Année B : samedi de la 26e semaine ordinaire (litbo26s.21) .
Mt 18, 1-5.10 ; Ba 4, 5-12.27-29 ; le plus grand est petit.
Il est question d’un plaidoyer contre l’exclusion et pour la dignité. Tu peux être en bonne santé, tu peux être le meilleur sportif, tu peux avoir une santé de fer, mais si tu n’as pas de dignité, tu ne vaux rien[1]. Ce sont les mots du pape rencontrant des membres de l’association Lazare que accueillent chez eux comme colocs, de gens sans papiers, sans résidence.
L’appel de Jésus contre l’exclusion des enfants est une attitude nouvelle, sa loi nouvelle, celle qui redonne de la dignité à une époque où ils étaient peu considérés. On imagine mal, à vingt siècles de distance, le courage qu’il a fallu à Jésus pour laisser les enfants venir à lui. Son geste affirme que le royaume est déjà là. Jésus opère un retournement de regard, pose un geste de révolution radicale.
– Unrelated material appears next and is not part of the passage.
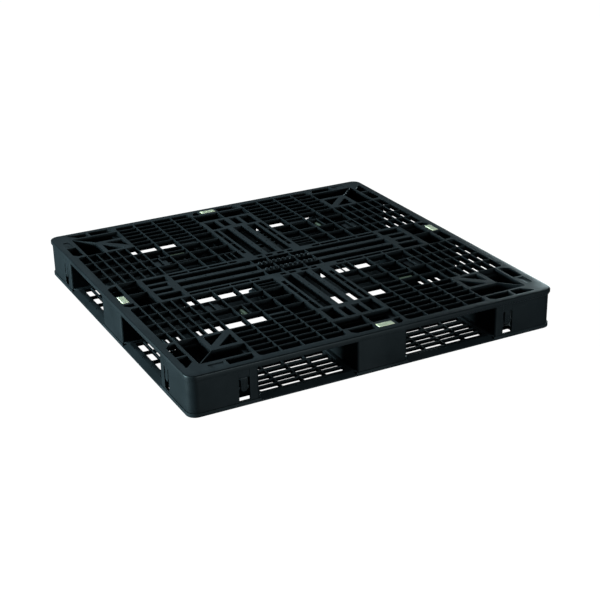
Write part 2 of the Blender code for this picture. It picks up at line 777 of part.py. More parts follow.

Il déclare que la dignité n’est pas attachée à un statut social, qu’elle ne se trouve pas dans ce que nous faisons, dans les vêtements que nous portons, dans les responsabilités que nous exerçons. Elle est intrinsèque et indélébile à notre être et ne dépend d’aucun facteur extérieur.
Parmi les lois les plus anciennes de l’humanité, on y lit dans les lois du Manu (tradition hindoue) que les enfants, les vieillards, les pauvres et les malades doivent être considérés comme les seigneurs de l’atmosphère. Toute personne possède une dignité indélébile, écrit la Charte universelle des droits de l’homme, inspirée par l’Évangile. Si l'humain envers les humains venait à manquer, nous tomberions dans l'abîme de l'inhumain ou du déshumain (Maurice Bellet). Toute personne existe comme une fin en elle-même, et non pas simplement comme un moyen dont on pourrait user à son gré (Emmanuel Kant).
C’est au nom de la dignité qu’est né le mouvement Black Lives Matter, suite au décès de Georges Flord. C’est au nom de la dignité qu’une femme, Rosa Parks, refuse de laisser sa place dans un autocar. C’est au nom de la dignité qu’une femme, Marie Labrecque, récemment décédée centenaire, initiatrice de l’école Rosalie-Jetté qui accueille des adolescentes enceintes ou des mères célibataires, a consacré sa vie à redonner leur dignité aux prostituées d’ici. C’est au nom de la dignité que Jésus déclare : laissez venir à moi les enfants (Cf. Lc 18,16 ; Mc 10,14). Si vous ne redevenez pas comme des petits enfants, vous n’entrerez pas dans le Royaume des cieux (Mt 18, 3).
Jésus renverse les règles qui gèrent les rapports entre humains. La dignité est le nouvel habit social qu’inaugure Jésus. Jésus passe sa vie à sortir de l’inhumanité les victimes de toutes sortes de déshumanisation, les enfants, les malades, handicapés, les sans-logis, les exclus, les étrangers, les prostituées, etc. Il pose sur chacun le regard que son intimité avec le Père lui fait découvrir. Un regard divin.
Pour Jésus, la loi régulatrice de nos relations entre nous se trouve dans ce mot tellement usé qu’il ne fait plus sens, l’amour mutuel. Cette loi nous sauve d’un abîme inhumain. L’inhumain est tout ce qui brise nos relations aux autres. Tout ce qui déshumanise l’autre. La dignité est un bien commun universel.
En appelant les enfants vers lui, Jésus vit avec une intensité d’exception (Musset Jacques) ce qu’est être au service de son Père (Cf. Lc 4, 49). Son geste est un indice de son intimité avec Lui. Il atteste que l’essentiel de sa vie est de montrer le Père. Le royaume selon Jésus, est tout autre chose que l’exclusion. Nous n’en finirons jamais d’apprendre à nous donner ce regard humain, autre manière d’affirmer qu’il est divin.
Il ne s’agit pas seulement des enfants. Il s’agit de n’exclure personne. Il s’agit de mettre les derniers à la première place. Il s’agit de notre humanité. Il s’agit d’édifier un monde plus fraternel pour réduire à néant la mondialisation de l’indifférence. Que nos anges gardiens nous accompagnent sur cette route de regarder l'autre avec dignité. AMEN.